The tendency to bring in conceptions of reality in an essay about art presents itself throughout the piece. Shklovsky explains automatism: “The object is in front of us and we know about it, but we do not see it—hence we cannot say anything significant about it” (721). In this sentence he refers to an undefined first person plural. One may assume he refers to readers, himself included, but the reader is neither interested in reality (as by his appellation “reader” he presumably concerns himself with the text) nor interested in “saying anything significant about [the object],” as his main function and goal is reading, rather than writing or speaking . This “we” refers to none other than the artists who both perceive reality and transfer it into words and imagery. Shklovsky’s Tolstoy fits this description perfectly: “He describes an object as if he were seeing it for the first time…” (721). Tolstoy both perceives (“sees”) the object and says something about it. Thus the technique of defamiliarization is assigned to the artist, and refamiliarization assigned to the reader so that she may modify her understanding of objects through art.

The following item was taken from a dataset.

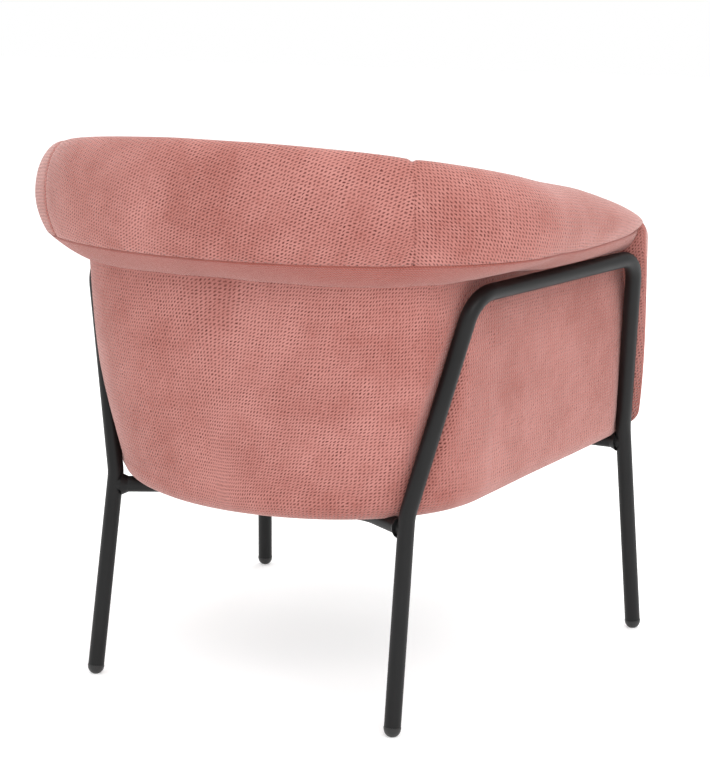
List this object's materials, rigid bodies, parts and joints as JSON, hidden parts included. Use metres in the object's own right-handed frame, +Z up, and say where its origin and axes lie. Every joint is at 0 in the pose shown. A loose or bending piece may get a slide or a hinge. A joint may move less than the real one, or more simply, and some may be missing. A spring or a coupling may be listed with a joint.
{
  "type": "armchair",
  "caption": "Upholstered tub armchair with a thick rolled rim round back and arms, a crowned seat and a slim bent steel tube frame on splayed legs",
  "frame": {"origin": "on the floor, below the middle of the chair's box", "axes": "+Z up, the chair faces -Y, +X is the sitter's left"},
  "size_m": [0.7964, 0.7361, 0.7494],
  "materials": {
    "frame_tube": "satin black powder coat",
    "foot_plastic": "black moulded plastic",
    "fastener_steel": "zinc-plated steel",
    "plywood": "raw birch plywood",
    "hardwood": "raw planed hardwood",
    "hardboard": "thin curved fibreboard",
    "spring_wire": "tempered spring wire",
    "felt": "grey needled felt",
    "foam": "upholstery foam and wadding",
    "cover_fabric": "dusty pink chunky knit",
    "strip_fabric": "dusty pink chunky knit, lying flat",
    "dust_cloth": "black non-woven cloth"
  },
  "bodies": {
    "root": {"side_frame_left": "frame_tube", "side_frame_right": "frame_tube", "front_cross_tube": "frame_tube", "rear_cross_tube": "frame_tube", "weld_beads": "frame_tube", "mounting_plates": "frame_tube", "foot_plugs": "foot_plastic", "base_bolts": "fastener_steel", "base_washers": "fastener_steel", "base_tee_nuts": "fastener_steel", "rim_screws": "fastener_steel", "base_board": "plywood", "rim_board": "plywood", "shell_ribs": "plywood", "arm_post_left": "hardwood", "arm_post_right": "hardwood", "front_rail": "hardwood", "back_rail": "hardwood", "side_rail_left": "hardwood", "side_rail_right": "hardwood", "corner_blocks": "hardwood", "shell_board": "hardboard", "seat_springs": "spring_wire", "spring_clips": "spring_wire", "spring_felt": "felt", "outer_wadding": "foam", "inner_wall_foam": "foam", "rim_foam_back": "foam", "rim_foam_left": "foam", "rim_foam_right": "foam", "arm_front_foam_left": "foam", "arm_front_foam_right": "foam", "seat_foam": "foam", "bottom_edge_roll": "foam", "outer_cover": "cover_fabric", "inner_cover": "cover_fabric", "rim_cover_back": "cover_fabric", "rim_cover_left": "cover_fabric", "rim_cover_right": "cover_fabric", "arm_front_cover_left": "cover_fabric", "arm_front_cover_right": "cover_fabric", "seat_cover": "cover_fabric", "front_border": "cover_fabric", "rim_underside": "strip_fabric", "dust_cover": "dust_cloth"}
  },
  "joints": []
}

In referring so frequently to reality in an essay entitled “Art as Technique,” Shklovsky reveals to the reader his tendency to both polarize and confuse. Just as endlessly cyclical as the inescapable reliance on the signifier in the ‘stoniness of a stone’ or the ‘artfulness of an art work,’ the process of signification involved in the study of language cannot so easily separate the signified from the signifier (720, 718). With the complete separation of art and reality, which results from the opposed nature of poetic and practical perception (on which Shklovsky bases his essay’s contradictory conception), paired with the instinctive relation of art with reality (based on his notion of the artist’s role in society), Shklovsky negatively demonstrates through his problematic binaries the impossibility of absolute classification in language. Like the author, the reader must surrender her conceptions of binaries if she is to consent to Shklovsky’s tacit understanding of the inextricable link between art and reality.